Indem in der Lesung zwei Linien zusammengeführt werden, relativiert sich der Sieg Israels, damit auch die kriegerische Auseinandersetzung insgesamt. Alle Blicke werden auf Mose gerichtet, der zwar auf der Höhe steht, dem Geschehen entrückt, aber mit seinen ausgestreckten Armen auf Jahwe verweist. Hier deutet sich eine Distanzierung von Machtpolitik an, die auch Israel zu keiner Zeit fremd geblieben ist. Das Land, in das Israel kommt, ist nicht nur verheißen, sondern verweist auf den Geber: Jahwe. Der Sieg Josuas begründet keinen eigenen Machtanspruch.
Ausgestreckte Arme als Segens- und Gebetsgesten gehören zu alten orientalischen Darstellungen. Trotz der Linienführung endet die Lesung mit einem militärischen Sieg - und einer blutigen Niederlage für Amalek. Problematisch ist, dass das "scharfe Schwert" hier als gesegnet erscheint. Die Distanzierung von Gewalt geht innerhalb des überlieferten Textes nicht weit genug. Liturgisch ist zu fragen, ob die Lesung mit "Dank sei Gott" abgeschlossen werden kann.
Das Volk der Amalekiter stammt nach der Tradition von Amalek, dem Enkel Esaus, ab: So gilt das Volk der Amalekiter infolge der Erbgeschichte Esau-Jakob (Gen 27,18ff) als Inbegriff der Erb-Feinde Israels schlichtweg. Ihm tritt Josua ("Gott rettet") gegenüber und gewinnt den Kampf. Diese Perikope ist eine Art Credo des Volkes Israel: Gott geht mit seinem Volk durch jeden Kampf.
Diese Perikope ist der Abschluss einer der vielen Krisengeschichten des Volkes auf seinem Zug durch die Wüste. Zuvor ist zu lesen, dass das Volk in Rephidim dürstet und von Mose Wasser bekommt.

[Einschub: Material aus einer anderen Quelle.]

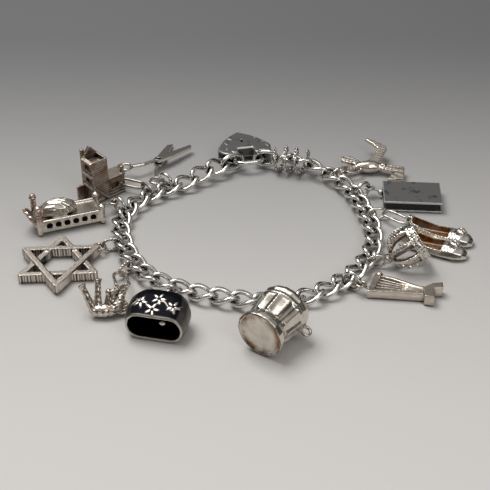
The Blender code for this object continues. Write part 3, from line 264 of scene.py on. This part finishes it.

Den Anschluss bildet die persönliche Glaubenserfahrung des Jitro durch dessen Schwiegersohn Mose.
Die Mose-Schar erlebt auf ihrem Weg durch die Wüste immer wieder, dass sie im Vertrauen auf Gott beten und handeln muß, z.B. Josua zieht in den Kampf, während Mose mit Gott im Gebet verharrt.
Der Auszug, das Weggehen aus Ägypten, ist gelungen. Der Weg durch die Wüste ist mühsam und hart. Das Volk ist immer wieder von Hunger und Durst bedroht. Das Murren zeigt die Unzufriedenheit des Volkes. Das Murren richtet sich geben ihre Anführer Mose, Aaron und Mirjam. Doch ist es ein Murren gegen Gott, denn er hat das Volk geführt, Manna geschenkt, das Wasser sprudeln lassen ...
Die Rettung liegt immer im Vertrauen auf Jahwe, auf seine Hilfe. Immer wieder die Frage: Ist Gott noch bei uns oder hat Gott uns verlassen.
Direkt im Anschluß - wie als Bestätigung - kommt die Bedrohung durch die Amalekiter, die Erzfeinde Israels.
Bei diesen Kämpfen geht es um Wasserplätze und Weideplätze, aber auch um Konflikte zwischen der nomadischen Gesellschaft der Amalekiter und der eher bäuerlich-städtischen Kultur Israels. Mose hebt betend-beschwörend die Hände mit dem Stab, während Josua kämpft.
Thoms Staubli betont: "Der Bibeltext macht deutlich, dass das Beten nicht weniger anstrengend ist als das Kämpfen..." (Begleiter durch das Erste Testament, Düsseldorf 1997, S. 176).
Gott selbst steht auf der Seite seines Volkes und begleitet es durch die zahlreichen Bedrohungen. Der Kampf gegen die Amalekiter ist wie eine Antwort auf die Frage der Israeliten: "Ist der Herr in unserer Mitte oder nicht?"